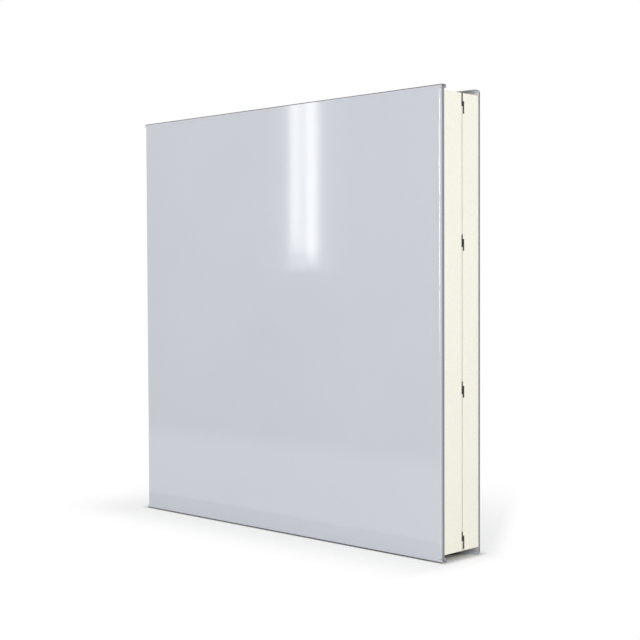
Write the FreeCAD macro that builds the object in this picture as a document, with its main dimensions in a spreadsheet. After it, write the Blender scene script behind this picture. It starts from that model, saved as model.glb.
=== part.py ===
import FreeCAD, Part
import os
import Sketcher
from FreeCAD import Rotation, Vector

# Insulated sandwich panel: two folded steel facings bonded to a foam core made of
# two boards, which four stepped key strips lock together along the joint.
# X runs along the panel's width, Y through its thickness (front face at -Y), Z up.
# The origin is the middle of the footprint that the panel stands on. Sizes are in mm.

SIZES = {
    # the whole panel
    "panel_width": 980,
    "panel_height": 1000,
    "panel_thickness": 132,
    # both facings
    "sheet_gauge": 1,
    # front facing: its top and bottom folds end in a leg, and its ends in a return
    "front_flange": 14,
    "front_leg": 8,
    "front_edge_bend": 2.5,
    "front_return": 7.5,
    "front_side_bend": 7,
    "relief_height": 0.8,
    "relief_margin": 1,
    # back facing: a rolled rim all round
    "back_flange": 20,
    "back_edge_bend": 6,
    "back_return": 5,
    "back_side_bend": 1.5,
    # core boards, set in from the facings' top and bottom edges
    "top_recess": 12.5,
    "bottom_recess": 16,
    "front_board": 68,
    "joint_gap": 0.8,
    "board_fit": 0.3,
    # key strips and the slots that hold them: the upper leaf crosses the joint, the
    # lower leaf is set back from it, and the two lap over a thick bar
    "strip_rebate": 1.8,
    "strip_leaf": 4.6,
    "strip_offset": 4.9,
    "strip_corner": 0.8,
    "strip_setback": 0.5,
    "slot_fit": 0.3,
    # how far each strip reaches above and below the middle of its bar
    "upper_reach_1": 22,
    "lower_reach_1": 21,
    "upper_reach_2": 18,
    "lower_reach_2": 16.5,
    "upper_reach_3": 18,
    "lower_reach_3": 16.5,
    "upper_reach_4": 14,
    "lower_reach_4": 23,
    # half the height of the bar: the two middle strips have the longer laps
    "half_lap_1": 5,
    "half_lap_2": 8.5,
    "half_lap_3": 8.5,
    "half_lap_4": 5.5,
    # where the strips lie
    "bottom_cover": 3,
    "second_strip_drop": 294,
    "third_strip_rise": 317.5,
}

# What follows from the sizes above. A jog is the level of the middle of a strip's bar.
DERIVED = {
    "half_width": "panel_width / 2",
    "half_thickness": "panel_thickness / 2",
    "board_end": "half_width - sheet_gauge",
    "board_bottom": "bottom_recess",
    "board_top": "panel_height - top_recess",
    "front_bond": "sheet_gauge - half_thickness",
    "back_bond": "half_thickness - sheet_gauge",
    "joint_face": "front_bond + front_board",
    "back_board_front": "joint_face + joint_gap",
    "strip_front": "joint_face - strip_rebate",
    "leaf_back": "strip_front + strip_leaf",
    "leaf_front": "strip_front + strip_offset",
    "strip_back": "leaf_front + strip_leaf",
    "jog_1": "board_top - upper_reach_1",
    "jog_2": "jog_1 - second_strip_drop",
    "jog_4": "board_bottom + bottom_cover + lower_reach_4",
    "jog_3": "jog_4 + third_strip_rise",
}

# A pocket that takes less than this much (mm3) points the wrong way.
LEAST_CUT = 0.01
# How close two places have to be to count as one, in mm.
SAME_PLACE = 1e-4

doc = FreeCAD.newDocument("sandwich_panel")
sheet = doc.addObject("Spreadsheet::Sheet", "sizes")


def fill_sheet():
    """Puts the driving sizes in column B, and what follows from them in column D."""
    for row, (name, value) in enumerate(SIZES.items(), start=1):
        sheet.set(f"A{row}", name)
        sheet.set(f"B{row}", str(value))
        sheet.setAlias(f"B{row}", name)
    for row, (name, formula) in enumerate(DERIVED.items(), start=1):
        sheet.set(f"C{row}", name)
        sheet.set(f"D{row}", "=" + formula)
        sheet.setAlias(f"D{row}", name)
    doc.recompute()


def bound(formula):
    """The formula with each name of a size read from the sheet."""
    known = SIZES.keys() | DERIVED.keys()
    return " ".join("sizes." + word if word in known else word for word in formula.split())


def value_of(formula):
    return float(sheet.evalExpression(bound(formula)))


def new_body(label):
    body = doc.addObject("PartDesign::Body", label)
    body.Label = label
    return body


def polygon(body, name, role, corners, level="0"):
    """A closed sketch on one of the body's origin planes, moved along that plane's
    normal by level. Each corner's two places are formulas of the sheet's names."""
    sketch = body.newObject("Sketcher::SketchObject", name)
    plane = next(f for f in body.Origin.OriginFeatures if f.Role == role)
    sketch.AttachmentSupport = (plane, [""])
    sketch.MapMode = "FlatFace"
    sketch.setExpression("AttachmentOffset.Base.z", bound(level))
    points = [Vector(value_of(across), value_of(up), 0) for across, up in corners]
    count = len(points)
    for i in range(count):
        sketch.addGeometry(Part.LineSegment(points[i], points[(i + 1) % count]))
    for i in range(count):
        sketch.addConstraint(Sketcher.Constraint("Coincident", i, 2, (i + 1) % count, 1))
    for i, (across, up) in enumerate(corners):
        place(sketch, "DistanceX", i, across, points[i].x)
        place(sketch, "DistanceY", i, up, points[i].y)
    doc.recompute()
    return sketch


def place(sketch, kind, corner, formula, here):
    """Ties one of a corner's two places to its formula."""
    index = sketch.addConstraint(Sketcher.Constraint(kind, -1, 1, corner, 1, here))
    name = f"{kind}_{corner}"
    sketch.renameConstraint(index, name)
    sketch.setExpression(f"Constraints.{name}", bound(formula))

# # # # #

What is being asked >> Restate word for word only the lines running from the beginning of the data to the line holding "# The origin", both included.

In response >>
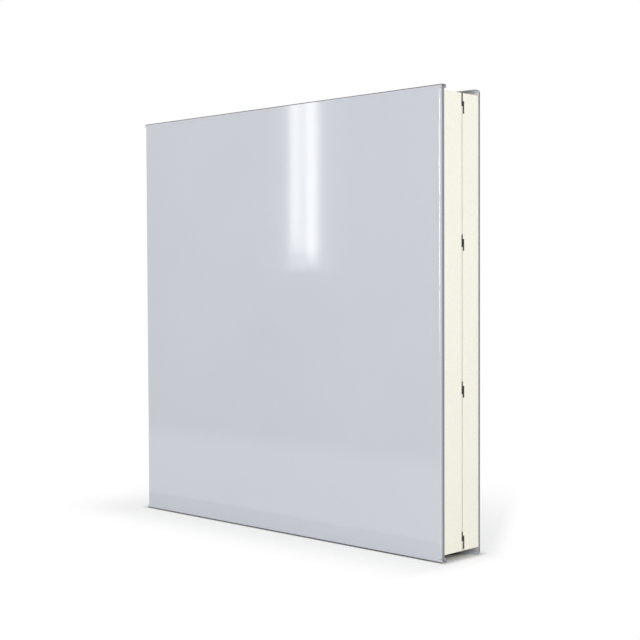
Write the FreeCAD macro that builds the object in this picture as a document, with its main dimensions in a spreadsheet. After it, write the Blender scene script behind this picture. It starts from that model, saved as model.glb.
=== part.py ===
import FreeCAD, Part
import os
import Sketcher
from FreeCAD import Rotation, Vector

# Insulated sandwich panel: two folded steel facings bonded to a foam core made of
# two boards, which four stepped key strips lock together along the joint.
# X runs along the panel's width, Y through its thickness (front face at -Y), Z up.
# The origin is the middle of the footprint that the panel stands on. Sizes are in mm.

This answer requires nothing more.